# Ang Safaa Panna Page?



## ActsOfGod (May 6, 2014)

When I'm talking with people regarding SGGS, some people will use the word "Ang" to refer to a particular page.  Others will use "Safaa" (which I'm guessing is an Urdu word?).  I've also seen the word "Panna" to reference the page number, and of course the good old English word "page".

Just curious about what's the most appropriate (and respectful) way to refer to page numbers from SGGS?  Of course everyone will have a different opinion and it seems there is no consensus on this issue?

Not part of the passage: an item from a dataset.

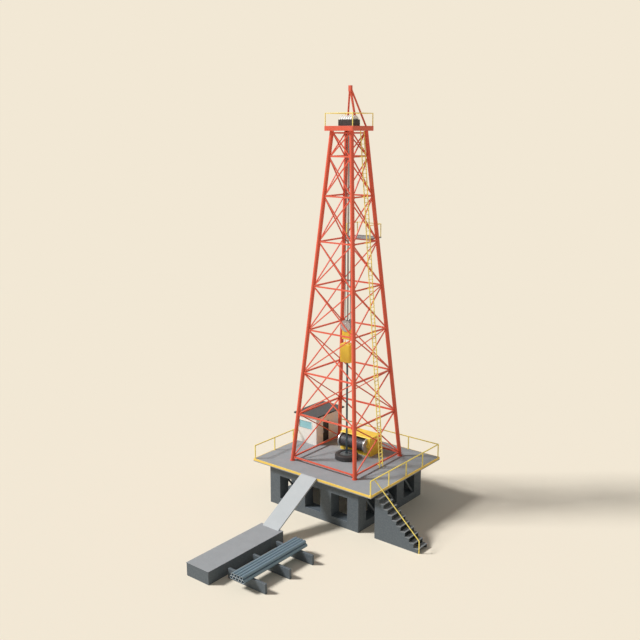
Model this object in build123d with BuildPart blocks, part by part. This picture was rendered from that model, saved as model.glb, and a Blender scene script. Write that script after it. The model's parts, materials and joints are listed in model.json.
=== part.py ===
from build123d import *
import math
import os

os.makedirs("parts", exist_ok=True)

# All sizes are millimetres. The origin is the well centre at ground level, +Z is up,
# -Y is the side with the pipe ramp and the catwalk, +X is the side with the stairs.

# Clearances: between round fixed pieces, and round a turning shaft or disc.
JOINT_GAP = 0.5
RUN_GAP = 0.5
SHEAVE_CLEAR = 25

# Substructure: four deep box frames in a square, each with three square-cornered openings.
SUB_HALF_X = 4320
SUB_HALF_Y = 4300
SUB_DEPTH = 1000
WIN_W = 1500
SIDE_WIN_W = 1540
WIN_PITCH = 2540
WIN_Z0 = 600
WIN_Z1 = 2460
SIDE_BRACE_W = 90
SIDE_BRACE_INSET = 200
SIDE_BRACE_LAP = 20

# Drill floor, with a yellow strip round its upper edge.
FLOOR_TOP = 3456
FLOOR_T = 230
FLOOR_X0 = -5720
FLOOR_X1 = 5705
FLOOR_Y0 = -4720
FLOOR_Y1 = 4800
EDGE_T = 60
EDGE_H = 165
WELL_HOLE_R = 420
FLOOR_UNDER = FLOOR_TOP - FLOOR_T
EDGE_Z0 = FLOOR_TOP - EDGE_H

# Handrails.
RAIL_H = 1100
RAIL_W = 56
RAIL_INSET = 45
RAIL_BAYS = 4
RAIL_LEFT_POSTS = 3

# Pipe ramp, catwalk and rack.
RAMP_W = 1500
RAMP_T = 100
RAMP_FOOT_Y = -9150
RAMP_SHOE = 180
RAMP_LIP_UP = 25
RAMP_LIP_IN = 50
RAMP_LIP_OUT = 60
RAMP_SIDE_GAP = 10
RAMP_SEAT_GAP = 1
CAT_HALF_X = 1030
CAT_Y0 = -16300
CAT_Y1 = -8900
CAT_H = 950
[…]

Does anyone have any verifiable information on how the Guru's referenced page numbers in the SGGS?

AoG


----------



## Sherdil (May 6, 2014)

I'm not sure about safaa, but I know that panna means leaf and ang means limb. I guess they can all be synonymously used to refer to the page number. 0


----------



## Ishna (May 6, 2014)

I never new 'panna' meant 'leaf'.  I like that.  I'm switching to 'panna'. Thanks Sherdil Ji!

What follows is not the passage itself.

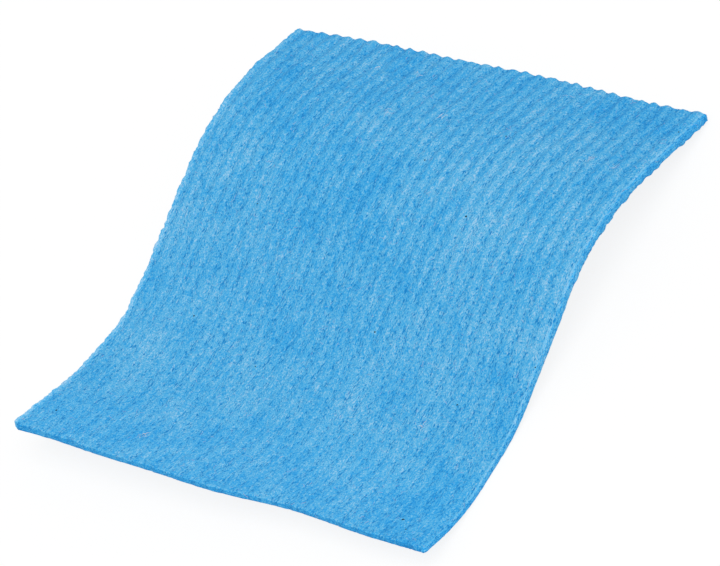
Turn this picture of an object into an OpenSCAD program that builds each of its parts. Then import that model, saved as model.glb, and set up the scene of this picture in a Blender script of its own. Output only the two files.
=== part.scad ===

AOG: I've always used 'ang' simply because it was the word everyone else was using at the time.


----------



## Gyani Jarnail Singh (May 6, 2014)

semantics...nothing less..nothing more....
What will we call the.."PAPER"..kagaz..or SKIN...since a LIMB should have skin covering...
what will we call the INK.....lahoo..since a limb got to have red blood...

we Sikhs have been led down the garden path away from FOLLOWING THE SHABAD..which never gets "BIRDH"..doesnt need "cremation"..never gets torn..damaged..doesnt need to float in a flood  ( aka Los Angeles flood and floating plaki with sggs on it deemed miraculous) and isnt burnt in a fire...earthquake..tsunami whatever..

The SHABAD that has to be INFUSED into our DAILY LIVES to IMPROVE what we practise daily..be SACHAIREY..truthful Living persons...not be Kartoot passu ki manas Jaat types...that INDESTRUCTIBLE ETERNAL SHABAD is being downgraded to pages..imbs..etc etc..as IF calling it  a Page/Pannah saffah  is somehow not respectful enough..as limb..aang..etc..

Get out of this..and pay attention to the SHABAD !!!
Regards to all..


----------



## Hardip Singh (May 7, 2014)

Gyani Jarnail Singh said:


> semantics...nothing less..nothing more....
> What will we call the.."PAPER"..kagaz..or SKIN...since a LIMB should have skin covering...
> what will we call the INK.....lahoo..since a limb got to have red blood...
> 
> ...



I fully agree with your views.


----------



## Chaan Pardesi (Feb 29, 2016)

Indeed Giani ji, very well said....we have been led so well by nirmala. udasi and otehr groups, that we have have been well ingrained into such mode of thought, no different from the brahman!

We are in 21st century, we are still relying upon half truths, of janam sakhis, then we quarell ove rthe different ones! One even told they reveal Guru Nanaks messages!!

Considering , all were written in the  18th century, I wonder often how they all got right for 290 years simply based upon oral tradition!!!

However they cannot it right that babas are not greater than Guru Granth sahib, and no other is equal to Guru Grnath sahib! amazing!


----------